Invented by Charley Douglass, a sound engineer who helped
develop radar systems for the Navy during World War II
, the
“laff box” made its television debut on “The Hank McCune
Show” in 1956. Douglass, unsatisfied with the “sweetening” process, built a two-and-a-half foot high device that
looked like a mix of an organ and a typewriter.
Its keys, when
connected to the laugh recordings, creating a range of response for any joke,
big or small. One key produced a woman’s laugh, another a child’s; a mix would create big laughs, a single would
create minor one. Douglass even went so far as to update his device ever few
years or so, mixing and matching different laughs, retiring old and introducing
new, to keep up with audiences. This not only gave that communal experience to
people at home, but also helped shape the structure and pacing of modern sitcoms.
It was a revelatory moment for TV, one that most artists despised. 

Douglass’s device was almost immediately controversial. Producers
requested Douglass to litter programs with laughs, but Douglass didn’t
want the laughs to overpower the work. Artists sided with Douglass. However,
when some artists struck back and asked networks to reign back their use of the
laff box, their shows quickly descended into cancelation, as was the case with “The Monkees” and
the first sitcom by up-and-coming comedic icon Bill Cosby, “The
Bill Cosby Show.” This soon started a war over who controlled the box. Douglas only gave
family members the key to the padlocked garage that housed the laff box, and
networks began disputing over which family member would control it. Charley,
the most conservative of the Douglasses, was rarely
their first choice.

Soon, a majority of TV comedies rested on this crutch. Not even
the rise of “this show was filmed before a live studio audience” could
quell the canned laughs. Critically revered and commercially successful shows,
like “The Mary Tyler Moore Show,” “Taxi,” “The
Bob Newhart Show,” “Cheers,” and,
of course, “Seinfeld” “sweetened” live
laughs with canned ones. It wasn’t
until the new millennium that TV began to shift.

Throughout the late 90s and 2000s, the laugh track became a
symbol of the unsophisticated TV show, one defiantly outside the “Golden
Age of TV.” It’s hard to
disagree. A shortlist of the best comedies of the era — “The
Office,” “Arrested Development,” “Curb
Your Enthusiasm” — all managed to have huge cultural
cache without forcing laughs on the viewer. 

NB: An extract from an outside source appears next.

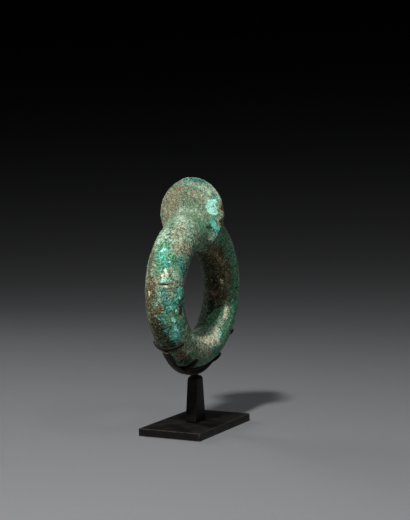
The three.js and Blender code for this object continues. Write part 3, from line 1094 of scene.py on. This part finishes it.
def make_bronze_material():
    material, tree, shader, place = new_material("buried_bronze")

    def share(mask, amount):
        return math_of(tree, "MULTIPLY", mask, amount)

    def grown(name):
        """What the mesh says of each point: how thick a mineral is there, with some painted shade and one
        painted glint, or how calm or pitted the skin.
        """
        return add_node(tree, "Attribute", attribute_name=name, attribute_type="GEOMETRY").outputs["Fac"]

    def patches(size, level, variety, broken, edge, favour=0.0):
        inputs = {
            "Place": place,
            "Size": size,
            "Favour": favour,
            "Level": level,
            "Edge": edge,
            "Break": broken,
            "Variety": variety,
        }
        return use_group(tree, ragged_patches, inputs)["Mask"]

    colour = layer(tree, patches(12.0, 0.50, 1.0, 1.2, 0.14), olive_ground, sage_ground)
    masks = {}
    for name, mineral, size, level, variety, favour, broken, edge, cover in mineral_layers:
        mask = patches(size, level, variety, broken, edge, share(grown(name), favour))
        masks[mineral] = mask
        colour = layer(tree, share(mask, cover), colour, mineral)
    oxide = masks[brown_oxide]
    bare_of_grains = ramp(tree, masks[dark_oxide_and_shade], 0.0, 1.0, 1.0, 0.15)

    grains = use_group(tree, mineral_grains, {"Place": place, "Size": 1.0})
    small = use_group(tree, fine_grain, {"Place": place, "Size": 0.7, "Variety": 22.0})
    coarse = use_group(tree, fine_grain, {"Place": place, "Size": 1.9, "Variety": 31.0})
    calm = grown("calm")
    lively = ramp(tree, calm, 0.0, 1.0, 1.0, 0.35)
    warm = math_of(tree, "MULTIPLY", share(grains["Warm"], 0.22), lively)
    colour = layer(tree, warm, colour, tan_earth)
    cool = math_of(tree, "MULTIPLY", grains["Cool"], ramp(tree, oxide, 0.0, 1.0, 0.32, 0.04))
    cool = math_of(tree, "MULTIPLY", cool, bare_of_grains)
    colour = layer(tree, math_of(tree, "MULTIPLY", cool, lively), colour, turquoise_mineral)
    dark_grains = math_of(tree, "MULTIPLY", share(grains["Dark"], 0.55), lively)
    colour = layer(tree, dark_grains, colour, dark_oxide_and_shade)
    frost = math_of(tree, "MULTIPLY", ramp(tree, coarse["Grain"], 0.66, 0.98, 0.0, 0.42), bare_of_grains)
    colour = layer(tree, frost, colour, pale_bloom)
    mixed = math_of(tree, "ADD", share(small["Grain"], 0.45), share(coarse["Grain"], 0.25))
    speckle = math_of(tree, "ADD", share(grains["Light"], 0.30), mixed)
    light = ramp(tree, speckle, 0.16, 0.84, 0.20, 2.06)
    light_colour = add_node(tree, "CombineColor", {0: light, 1: light, 2: light}).outputs[0]
    colour = layer(tree, ramp(tree, calm, 0.0, 1.0, 1.0, 0.66), colour, light_colour, "MULTIPLY")
    hollows = ramp(tree, add_node(tree, "NewGeometry").outputs["Pointiness"], 0.50, 0.42)
    colour = layer(tree, share(hollows, 0.6), colour, dark_oxide_and_shade)
    specks = math_of(tree, "MULTIPLY", small["Specks"], patches(5.0, 0.48, 13.0, 0.8, 0.1))
    colour = layer(tree, share(specks, 0.75), colour, dark_oxide_and_shade)
    colour = layer(tree, grown("pits"), colour, pit_dark)
    tree.links.new(colour, shader.inputs["Base Color"])

    dull = math_of(tree, "ADD", ramp(tree, oxide, 0.0, 1.0, 0.84, 0.62), share(small["Grain"], 0.12))
    tree.links.new(dull, shader.inputs["Roughness"])
    shader.inputs["Specular IOR Level"].default_value = 0.26
    relief = math_of(tree, "ADD", share(grains["Height"], 0.6), share(small["Grain"], 0.4))
    tree.links.new(bump(tree, relief, 0.32 * mm), shader.inputs["Normal"])
    return material


make_bracelet()


# Floor, light and camera
# A plain pale sheet that sweeps up far behind into the dark. A small lamp high on the left throws the shadow
# to the right. A weaker one stands in front, a wide one hangs overhead and a weak wide one is behind.

paper_grey = (0.234, 0.240, 0.252, 1)
paper_dark = (0.193, 0.197, 0.206, 1)
# How far from the stand each ring of the sheet lies, and how high: it is flat, then sweeps up.
sweep = (
    (0.35, 0),
    (0.8, 0),
    (1.2, 0),
    (1.6, 0.02),
    (2.0, 0.06),
    (2.6, 0.15),
    (3.4, 0.3),
    (4.6, 0.55),
    (6.4, 0.95),
    (9.5, 1.8),
)
view_turn = math.radians(26.56)  # of the view from the ring's plane towards the front
look_down = math.radians(4.27)
camera_roll = math.radians(-0.616)
camera_place = Vector((-0.85434, -0.43600, 0.19295))
focal_length = 93.32


def make_backdrop():
    spokes = 48
    vertices = [(0.0, 0.0, 0.0)]
    for radius, height in sweep:
        for k in range(spokes):
            turn = 2 * math.pi * k / spokes
            vertices.append((radius * math.cos(turn), radius * math.sin(turn), height))
    faces = [(0, 1 + k, 1 + (k + 1) % spokes) for k in range(spokes)]
    for r in range(len(sweep) - 1):
        for k in range(spokes):
            a = 1 + r * spokes + k
            b = 1 + r * spokes + (k + 1) % spokes
            faces.append((a, a + spokes, b + spokes, b))
    mesh = bpy.data.meshes.new("backdrop")
    mesh.from_pydata([tuple(v) for v in vertices], [], faces)
    mesh.polygons.foreach_set("use_smooth", [True] * len(mesh.polygons))
    material, tree, shader, place = new_material("pale_paper")
    fibre = use_group(tree, fine_grain, {"Place": place, "Size": 1.2, "Variety": 40.0})["Grain"]
    paper = layer(tree, ramp(tree, fibre, 0.0, 1.0, 0.0, 0.3), paper_grey, paper_dark)
    tree.links.new(paper, shader.inputs["Base Color"])
    shader.inputs["Roughness"].default_value = 0.85
    shader.inputs["Specular IOR Level"].default_value = 0.2
    mesh.materials.append(material)
    sheet = bpy.data.objects.new("backdrop", mesh)
    bpy.context.scene.collection.objects.link(sheet)


def add_lamp(name, place, target, width, power, colour, spread=180):
    data = bpy.data.lights.new(name, "AREA")
    data.size = width
    data.energy = power
    data.color = colour
    data.spread = math.radians(spread)
    lamp = bpy.data.objects.new(name, data)
    lamp.location = place
    lamp.visible_camera = False
    lamp.rotation_euler = (Vector(target) - Vector(place)).to_track_quat("-Z", "Y").to_euler()
    bpy.context.scene.collection.objects.link(lamp)


def add_camera():
    data = bpy.data.cameras.new("main_view")
    data.lens = focal_length
    camera = bpy.data.objects.new("main_view", data)
    flat = math.cos(look_down)
    backward = Vector((-math.cos(view_turn) * flat, -math.sin(view_turn) * flat, math.sin(look_down)))
    camera.rotation_mode = "QUATERNION"
    camera.rotation_quaternion = backward.to_track_quat("Z", "Y") @ Quaternion((0, 0, 1), camera_roll)
    camera.location = camera_place
    bpy.context.scene.collection.objects.link(camera)
    bpy.context.scene.camera = camera


make_backdrop()
ring_middle = (0, 0, ring_middle_z)
add_lamp("key_lamp", (-0.767, -0.088, 1.06), (-0.35, -0.10, 0), 0.11, 9.1, (1.0, 0.99, 0.97), 138)
add_lamp("side_lamp", (-0.12, -0.73, 1.10), ring_middle, 0.20, 1.2, (0.97, 0.99, 1.0))
add_lamp("overhead_lamp", (-0.1, -0.1, 1.15), (0, 0, 0), 0.90, 0.3, (0.97, 0.99, 1.0))
add_lamp("back_lamp", (0.40, 1.20, 0.52), ring_middle, 0.50, 0.45, (0.98, 0.99, 1.0), 45)
world = bpy.data.worlds.new("studio")
world.use_nodes = True
world.node_tree.nodes["Background"].inputs["Color"].default_value = (0.001, 0.001, 0.001, 1)
world.node_tree.nodes["Background"].inputs["Strength"].default_value = 1.0
bpy.context.scene.world = world
bpy.context.scene.view_settings.view_transform = "Standard"
add_camera()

There was a distinct change in the
way TV viewers watch and how showrunners made their shows: Shows like “Arrested
Development” had the ability to rely not just on scripted jokes but also
editing to deliver punch-lines minutes, episodes, and even seasons later. The
age of the DVD meant that whereas before you could only watch an episode once
when it broadcasted and then maybe catch it years later in syndication, you
could now watch episodes over and over, picking out details and finding new
jokes through repeat viewings.
Meta-comedies like “30 Rock,” “It’s Always Sunny in Philadelphia” and
“Community” ditched the laugh track so they could
overstuff every frame with jokes about TV. The sheer volume of jokes in a
single “30 Rock” makes the show feel more like the
movie “Airplane” than an episode of “Mary Tyler Moore.”

Elements of truth and realism were now expected of sitcoms, and
stock characters, like the wacky boss archetype, were developed into rounded
characters. David Brent (or his American equivalent, Michael Scott) made what
would’ve been a second tier character on
lesser shows into the focus. They turned the “Fonzie” into
the “Richie,” so
to speak
— something Ricky Gervais even parodied on “Extras.” Because as it always has done, television had evolved with technology. Viewers grew savvier, more literate and able to determine what was funny and what wasn’t.

Or so we think.

Today, the laugh track lives in a strange space, as does the
sitcom. Shows that would’ve been the
perfect model of a sitcom now look and feel like a revisionary one, i.e. “Modern
Family.” “How
I Met My Mother” spent nine seasons having their cake
and eating it, too, constructing a structurally complex series with light laugh
sweetening throughout — even though the track is noticeably quieter than other
shows.

The laugh track itself has its own strange place in our culture.
Popular YouTube videos like “Big
Bang Theory
” without a laugh track heightened the
awkwardness of sitcom patter and subverted the laugh track’s
intention; appropriately, The Onion’s
Clickhole had their own take: “Big Bang Theory” with
laughs added
.

The truth is that even in the “Golden Age” of
television, comedies without laugh tracks fare worse than those with them. A 2013 comparison of “Parks
and Recreation” and “Big
Bang Theory” shows that more people want
pre-determined laughs, to the tune of 14 million people
. Just a few
years earlier, a different study sustained a different argument producers have
made since the 40s: “We’re much more likely to laugh at something funny in the
presence of other people.
” Turns out, that communal experience
the laugh track creates still matters.

“Mulaney” doesn’t need to bring
back the classic sitcom, because it never left. Shows like “Louie”
might be deconstructing the formula “Mulaney” invokes, but CK’s
viewership pales in comparison to his FX compatriot Charlie Sheen. Things haven’t
changed too much for the populous — viewers still seem to prefer a communal
experience to a personal one. The laugh track continues to keep audiences
comfortable in between punchlines, just as it always has.